China warned July 5 the United States is “opening fire” on the world with its tariff threats.
David J. Lynch, Danielle Paquette and Emily Rauhala
report for the Washington Post:
report for the Washington Post:
The United States prepared Thursday to impose tariffs upon Chinese goods, a long-threatened move that is expected to prompt Beijing to retaliate against American products and to plunge the two countries into a costly and increasingly unpredictable trade war.
U.S. customs officers will begin imposing duties on $34 billion in Chinese goods beginning at 12:01 a.m. Friday. Chinese officials have said they will respond with equivalent action against a range of American goods, including pork, poultry, soybeans and corn, and President Trump last month vowed to hit an additional $200 billion in Chinese goods if Beijing did so.
Even if eventually reversed, the moves will mark a historic break with nearly a quarter-century of growing integration between the U.S. and Chinese economies. The U.S. tariffs — intended to spare consumers by aiming at industrial products — are designed to force China to drop numerous trade practices that the president says discriminate against U.S. companies.
After months of rhetorical exchanges between Washington and Beijing, the imposition of the new import taxes makes real a conflict that has rattled markets, scrambled corporate supply networks and chilled business investment.

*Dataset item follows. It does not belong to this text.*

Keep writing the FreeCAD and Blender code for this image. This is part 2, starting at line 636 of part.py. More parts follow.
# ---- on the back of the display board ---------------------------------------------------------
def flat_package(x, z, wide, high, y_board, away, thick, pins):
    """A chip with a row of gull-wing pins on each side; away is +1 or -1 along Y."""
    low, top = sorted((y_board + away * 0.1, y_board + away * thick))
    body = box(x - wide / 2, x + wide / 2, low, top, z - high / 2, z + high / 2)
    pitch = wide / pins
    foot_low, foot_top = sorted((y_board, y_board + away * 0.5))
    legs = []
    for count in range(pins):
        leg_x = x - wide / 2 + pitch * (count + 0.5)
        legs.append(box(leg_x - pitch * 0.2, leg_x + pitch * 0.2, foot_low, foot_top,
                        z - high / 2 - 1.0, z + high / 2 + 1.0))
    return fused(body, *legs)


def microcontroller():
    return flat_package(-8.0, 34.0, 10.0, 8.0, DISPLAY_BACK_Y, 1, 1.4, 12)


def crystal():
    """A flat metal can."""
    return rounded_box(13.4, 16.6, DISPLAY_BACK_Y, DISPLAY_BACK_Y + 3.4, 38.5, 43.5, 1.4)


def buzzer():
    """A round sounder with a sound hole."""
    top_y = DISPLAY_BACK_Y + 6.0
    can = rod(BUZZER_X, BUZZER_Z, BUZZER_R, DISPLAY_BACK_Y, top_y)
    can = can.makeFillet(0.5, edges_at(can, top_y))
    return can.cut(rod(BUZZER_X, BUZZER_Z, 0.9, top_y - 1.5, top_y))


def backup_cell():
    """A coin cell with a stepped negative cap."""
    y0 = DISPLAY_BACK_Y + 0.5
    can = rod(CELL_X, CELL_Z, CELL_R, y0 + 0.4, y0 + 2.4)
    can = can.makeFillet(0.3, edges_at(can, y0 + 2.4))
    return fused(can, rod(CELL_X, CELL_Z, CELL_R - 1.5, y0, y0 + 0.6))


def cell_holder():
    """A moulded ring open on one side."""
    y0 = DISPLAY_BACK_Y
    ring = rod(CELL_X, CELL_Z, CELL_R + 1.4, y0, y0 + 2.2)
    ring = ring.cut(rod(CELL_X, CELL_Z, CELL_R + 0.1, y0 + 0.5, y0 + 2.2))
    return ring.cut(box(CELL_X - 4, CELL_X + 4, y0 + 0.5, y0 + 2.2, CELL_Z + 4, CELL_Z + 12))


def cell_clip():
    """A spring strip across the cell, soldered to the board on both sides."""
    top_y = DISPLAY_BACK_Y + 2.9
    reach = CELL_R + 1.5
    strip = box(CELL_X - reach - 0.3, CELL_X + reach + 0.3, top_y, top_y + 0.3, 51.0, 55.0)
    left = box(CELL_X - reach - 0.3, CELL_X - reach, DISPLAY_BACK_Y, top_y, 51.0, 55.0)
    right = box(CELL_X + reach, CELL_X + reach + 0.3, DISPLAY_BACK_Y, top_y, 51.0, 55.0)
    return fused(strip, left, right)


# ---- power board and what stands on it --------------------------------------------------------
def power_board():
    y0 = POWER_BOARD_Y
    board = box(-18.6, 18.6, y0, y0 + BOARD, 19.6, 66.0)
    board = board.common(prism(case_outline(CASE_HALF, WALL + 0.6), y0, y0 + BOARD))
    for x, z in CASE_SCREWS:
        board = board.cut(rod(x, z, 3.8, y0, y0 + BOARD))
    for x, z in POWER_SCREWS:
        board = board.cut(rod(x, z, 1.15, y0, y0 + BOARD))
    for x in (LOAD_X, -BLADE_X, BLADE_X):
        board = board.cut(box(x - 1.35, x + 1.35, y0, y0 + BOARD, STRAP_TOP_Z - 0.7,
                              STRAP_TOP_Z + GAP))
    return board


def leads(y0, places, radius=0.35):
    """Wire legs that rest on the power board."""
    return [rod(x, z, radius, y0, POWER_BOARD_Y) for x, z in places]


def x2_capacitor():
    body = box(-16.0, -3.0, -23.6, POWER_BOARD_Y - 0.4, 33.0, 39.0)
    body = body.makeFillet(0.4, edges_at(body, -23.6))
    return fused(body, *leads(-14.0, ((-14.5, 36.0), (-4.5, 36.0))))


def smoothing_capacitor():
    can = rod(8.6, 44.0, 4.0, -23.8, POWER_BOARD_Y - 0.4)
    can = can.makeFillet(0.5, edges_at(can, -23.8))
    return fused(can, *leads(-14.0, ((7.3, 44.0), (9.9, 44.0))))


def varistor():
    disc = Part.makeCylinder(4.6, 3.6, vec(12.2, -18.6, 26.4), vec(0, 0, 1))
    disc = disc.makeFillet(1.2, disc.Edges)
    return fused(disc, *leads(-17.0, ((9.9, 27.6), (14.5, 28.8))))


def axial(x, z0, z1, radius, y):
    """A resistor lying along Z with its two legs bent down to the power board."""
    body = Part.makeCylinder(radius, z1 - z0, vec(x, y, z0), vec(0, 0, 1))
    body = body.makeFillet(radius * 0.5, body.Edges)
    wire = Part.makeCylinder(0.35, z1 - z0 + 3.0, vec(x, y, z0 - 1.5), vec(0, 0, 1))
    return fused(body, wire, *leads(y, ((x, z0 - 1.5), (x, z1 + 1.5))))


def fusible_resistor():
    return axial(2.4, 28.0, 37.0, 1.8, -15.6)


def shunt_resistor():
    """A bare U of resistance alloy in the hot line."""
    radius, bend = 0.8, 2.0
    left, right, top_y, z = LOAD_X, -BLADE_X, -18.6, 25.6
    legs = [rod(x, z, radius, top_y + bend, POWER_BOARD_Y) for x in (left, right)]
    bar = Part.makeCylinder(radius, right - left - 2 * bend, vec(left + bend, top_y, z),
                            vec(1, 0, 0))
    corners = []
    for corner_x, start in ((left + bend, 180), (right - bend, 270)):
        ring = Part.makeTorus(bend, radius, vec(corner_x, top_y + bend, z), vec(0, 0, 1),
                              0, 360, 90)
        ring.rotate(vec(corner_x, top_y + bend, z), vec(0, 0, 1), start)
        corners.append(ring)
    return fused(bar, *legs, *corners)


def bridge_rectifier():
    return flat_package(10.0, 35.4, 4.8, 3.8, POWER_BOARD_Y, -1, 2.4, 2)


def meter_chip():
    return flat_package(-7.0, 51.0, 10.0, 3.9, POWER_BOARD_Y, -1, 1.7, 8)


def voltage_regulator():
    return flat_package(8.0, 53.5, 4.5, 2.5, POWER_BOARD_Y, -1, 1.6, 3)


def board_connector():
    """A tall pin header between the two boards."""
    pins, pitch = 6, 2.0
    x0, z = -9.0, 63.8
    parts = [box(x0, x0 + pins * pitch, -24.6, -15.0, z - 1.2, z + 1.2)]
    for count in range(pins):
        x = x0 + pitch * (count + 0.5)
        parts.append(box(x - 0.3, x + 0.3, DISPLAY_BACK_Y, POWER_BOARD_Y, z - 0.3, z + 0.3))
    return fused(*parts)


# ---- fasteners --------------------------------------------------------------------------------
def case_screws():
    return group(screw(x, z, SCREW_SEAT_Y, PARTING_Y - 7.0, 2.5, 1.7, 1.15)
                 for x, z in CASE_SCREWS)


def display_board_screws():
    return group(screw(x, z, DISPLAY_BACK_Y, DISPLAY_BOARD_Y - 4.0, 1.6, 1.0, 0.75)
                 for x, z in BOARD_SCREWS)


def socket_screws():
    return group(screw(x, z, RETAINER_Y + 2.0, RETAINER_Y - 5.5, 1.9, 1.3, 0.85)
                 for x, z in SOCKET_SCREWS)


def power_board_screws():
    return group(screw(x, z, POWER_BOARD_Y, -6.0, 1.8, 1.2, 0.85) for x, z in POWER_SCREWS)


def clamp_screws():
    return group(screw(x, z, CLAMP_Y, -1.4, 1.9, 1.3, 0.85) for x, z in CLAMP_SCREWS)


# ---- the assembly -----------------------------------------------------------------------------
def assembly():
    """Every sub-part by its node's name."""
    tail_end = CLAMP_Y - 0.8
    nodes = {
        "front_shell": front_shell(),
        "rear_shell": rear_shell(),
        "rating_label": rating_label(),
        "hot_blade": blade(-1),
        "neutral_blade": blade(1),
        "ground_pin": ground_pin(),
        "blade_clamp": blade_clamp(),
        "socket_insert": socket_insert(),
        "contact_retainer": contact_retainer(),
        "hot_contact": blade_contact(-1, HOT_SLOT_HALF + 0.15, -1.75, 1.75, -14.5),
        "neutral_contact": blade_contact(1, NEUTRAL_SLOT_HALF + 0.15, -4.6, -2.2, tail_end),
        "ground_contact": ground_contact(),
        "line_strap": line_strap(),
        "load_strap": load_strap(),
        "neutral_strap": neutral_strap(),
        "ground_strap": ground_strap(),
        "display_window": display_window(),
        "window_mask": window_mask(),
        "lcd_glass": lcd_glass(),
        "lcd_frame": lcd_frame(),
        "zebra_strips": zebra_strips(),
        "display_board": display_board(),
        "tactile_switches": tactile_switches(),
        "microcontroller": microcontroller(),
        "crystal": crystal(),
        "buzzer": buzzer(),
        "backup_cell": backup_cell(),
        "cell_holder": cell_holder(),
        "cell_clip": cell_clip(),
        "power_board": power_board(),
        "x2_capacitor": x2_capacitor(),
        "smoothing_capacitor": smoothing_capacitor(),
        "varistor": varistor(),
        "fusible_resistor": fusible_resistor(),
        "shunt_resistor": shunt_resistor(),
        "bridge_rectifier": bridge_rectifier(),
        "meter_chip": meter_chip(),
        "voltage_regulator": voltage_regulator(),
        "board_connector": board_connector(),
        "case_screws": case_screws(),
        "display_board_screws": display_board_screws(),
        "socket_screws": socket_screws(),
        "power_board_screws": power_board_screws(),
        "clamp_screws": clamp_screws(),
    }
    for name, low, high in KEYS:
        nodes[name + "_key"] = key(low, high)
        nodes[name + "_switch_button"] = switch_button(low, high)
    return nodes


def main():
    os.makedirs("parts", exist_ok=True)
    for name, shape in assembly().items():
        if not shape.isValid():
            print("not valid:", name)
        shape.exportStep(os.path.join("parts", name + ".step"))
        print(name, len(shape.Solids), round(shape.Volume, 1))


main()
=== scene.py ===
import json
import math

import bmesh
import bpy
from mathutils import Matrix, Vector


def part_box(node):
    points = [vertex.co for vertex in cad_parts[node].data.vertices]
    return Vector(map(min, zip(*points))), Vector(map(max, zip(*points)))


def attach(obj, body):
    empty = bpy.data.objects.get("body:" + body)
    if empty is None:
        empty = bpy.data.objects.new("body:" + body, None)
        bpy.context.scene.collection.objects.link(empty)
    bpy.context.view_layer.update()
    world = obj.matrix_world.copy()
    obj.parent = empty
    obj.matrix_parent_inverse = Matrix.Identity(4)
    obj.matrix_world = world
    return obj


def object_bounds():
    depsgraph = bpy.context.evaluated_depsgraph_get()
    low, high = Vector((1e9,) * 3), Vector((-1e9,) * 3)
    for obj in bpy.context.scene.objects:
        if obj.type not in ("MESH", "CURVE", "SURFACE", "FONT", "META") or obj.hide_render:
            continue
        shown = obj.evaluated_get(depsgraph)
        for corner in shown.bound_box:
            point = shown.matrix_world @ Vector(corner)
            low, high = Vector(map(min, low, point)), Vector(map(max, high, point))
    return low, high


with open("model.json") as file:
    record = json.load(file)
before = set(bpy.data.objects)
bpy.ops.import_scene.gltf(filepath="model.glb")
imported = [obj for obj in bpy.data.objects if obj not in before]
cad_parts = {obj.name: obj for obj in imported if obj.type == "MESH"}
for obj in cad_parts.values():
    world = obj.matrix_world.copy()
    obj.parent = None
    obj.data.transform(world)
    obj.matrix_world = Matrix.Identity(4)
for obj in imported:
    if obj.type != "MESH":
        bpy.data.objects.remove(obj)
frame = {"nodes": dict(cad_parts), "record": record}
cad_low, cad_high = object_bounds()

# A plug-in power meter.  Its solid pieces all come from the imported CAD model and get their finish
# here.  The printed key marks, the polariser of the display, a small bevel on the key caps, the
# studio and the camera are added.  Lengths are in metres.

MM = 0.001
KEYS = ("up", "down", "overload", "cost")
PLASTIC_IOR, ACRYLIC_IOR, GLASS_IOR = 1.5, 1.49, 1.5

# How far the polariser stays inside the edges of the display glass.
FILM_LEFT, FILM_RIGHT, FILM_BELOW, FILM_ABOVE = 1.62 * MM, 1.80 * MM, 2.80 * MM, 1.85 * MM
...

“I don’t think this is going to get resolved easily and I think these tariffs are going to hurt the U.S. economy,” said Rufus Yerxa, president of the National Foreign Trade Council, which represents multinationals such as Coca-Cola, Ford, and Microsoft.
The exchange of tariffs comes as trade-related cracks are beginning to appear in an otherwise robust U.S. economy, according to minutes of the Federal Reserve Board’s most recent meeting June 12 and 13, which were made public Thursday.
Farmers fear the loss of export sales as U.S. trading partners like China erect trade barriers in response to Trump’s tariffs, while businesses across the country “indicated that plans for capital spending had been scaled back or postponed as a result of uncertainty over trade policy,” the Fed said.